Samstag, 9. Februar 2013

Abschied aus New York


Email aus New York, Sommer 2003

Eine letzte Nachricht aus New York muß ich Euch noch schnell schicken, auch wenn ich es mir gestern leider nicht verkneifen konnte die Nacht durchzumachen, soweit das in New York möglich ist. Von daher bin ich etwas angeschlagen.

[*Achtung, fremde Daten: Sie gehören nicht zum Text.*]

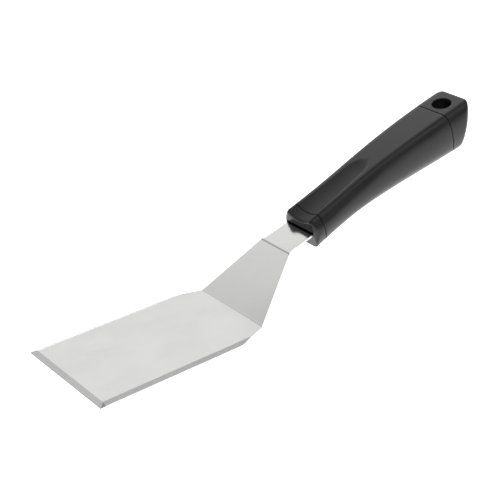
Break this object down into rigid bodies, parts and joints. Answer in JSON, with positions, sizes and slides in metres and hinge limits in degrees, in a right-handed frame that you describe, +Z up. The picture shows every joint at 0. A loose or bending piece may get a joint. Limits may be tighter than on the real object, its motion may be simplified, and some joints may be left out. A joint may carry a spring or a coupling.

Wir haben uns in "Smalls" den Mann von Paolos Cousine beim Saxophonspielen angehört und sind danach irgendwie auf Abwege geraten, keiner weiß so genau wie.
            
Nachdem ich es während insgesamt acht Monaten in New York nie geschafft habe, die Freiheitstatue und Ellis Island zu besichtigen, hat mich nun mein Freund Dan im vornehmen Manhattan Yacht Club auf sein Boot geladen, um diese Sehenswürdigkeiten lässig an einem strahlend schönen Sonnabendnachmittag zu umsegeln. Ihr habt keine Vorstellung davon, wie einheimisch ich mir jetzt vorkomme. Damit Matze Bassel jetzt nicht beleidigt ist, sollte ich dazu sagen, daß man hier in New York sofort die Segel streicht, wenn sich ein Unwetter über New Jersey zusammenbraut, und schnellstens mit dem Motor den Heimathafen ansteuert. Das ist doch ein etwas anderer Schnack als auf der Alster, wo GRUNDSÄTZLICH Unwetter herrscht, wodurch man sich deswegen auf keinen Fall abhalten läßt, sondern unverdrossen in einem Boot voller Wasser, das jeden Augenblick zu kentern droht, bis auf die Unterhose durchnäßt weitersegelt. Paolo hat mich nach Grado zum Segeln eingeladen, wenn ich in Venedig bin, und wer weiß, vielleicht wird ganz am Ende doch noch eine richtige Hamburgerin aus mir, mit Segeln und allem Drum und Dran.

Ansonsten ist es mir gelungen in einem dreitägigen Gewaltakt meinen Vortrag auf die gewünschten 17 Minuten zu kürzen. Francesc nebenan hält mich schon für meschugge, weil ich seit Tagen ununterbrochen laut meine Kommentare zu den Folien deklamiere und dabei mit flackerndem Blick auf die Uhr starre. Es wird Zeit, daß ich mich aus dem Staub mache, zumal es sich jetzt auf dem achten Stock durchgesetzt hat, wegen des übertriebenen Einsatzes der Klimaanlage zusätzlich einen elektrischen Heizkörper zu bemühen, während die NYU-Administration den zweiten Fahrstuhl außer Betrieb genommen hat - um Energie zu sparen. Hier sind alle verrückt, ich eingeschlossen.

Auch sonst wird es Zeit, daß ich nach Hause kommen: Constantin freut sich schon am 22. September mit mir fernzusehen. Er erwartet eine glanzvolle Revanche für die Wahl vor vier Jahren, deren Ausgang wir mit sehr unterschiedlichen Gefühlen gemeinsam in Gerzensee verfolgt haben. Ich sage: Noch ist Polen nicht verloren. Trefft keine falschen Entscheidungen, es könnte sehr schmachvoll für mich werden, und außerdem wollen wir das mickrige bißchen Einwanderungsgesetz, das wir uns hart - wenn auch nicht sehr elegant - erkämpft haben, nicht schon wieder preisgeben müssen. Wenn ich eines in Amerika gelernt habe, dann daß ein Land von gut organisierter Einwanderung nur profitieren kann! Vielleicht werden wir ja auf die Art und Weise doch nochmal flexibel und packen unsere Probleme an. Ich komme mir immer sehr klein und häßlich vor, wenn ich Jennys Horrorgeschichten von den deutschen Zögerern und Zauderen bei Bayer Connecticut höre.

Bis demnächst in Hamburg. Baut ein paar Sandsäcke auf, ich wohne bei Silke auf dem Kiez und meine Möbel stehen in Eimse im Keller. Ich kann mir keine Jahrtausendkatastrophen leisten!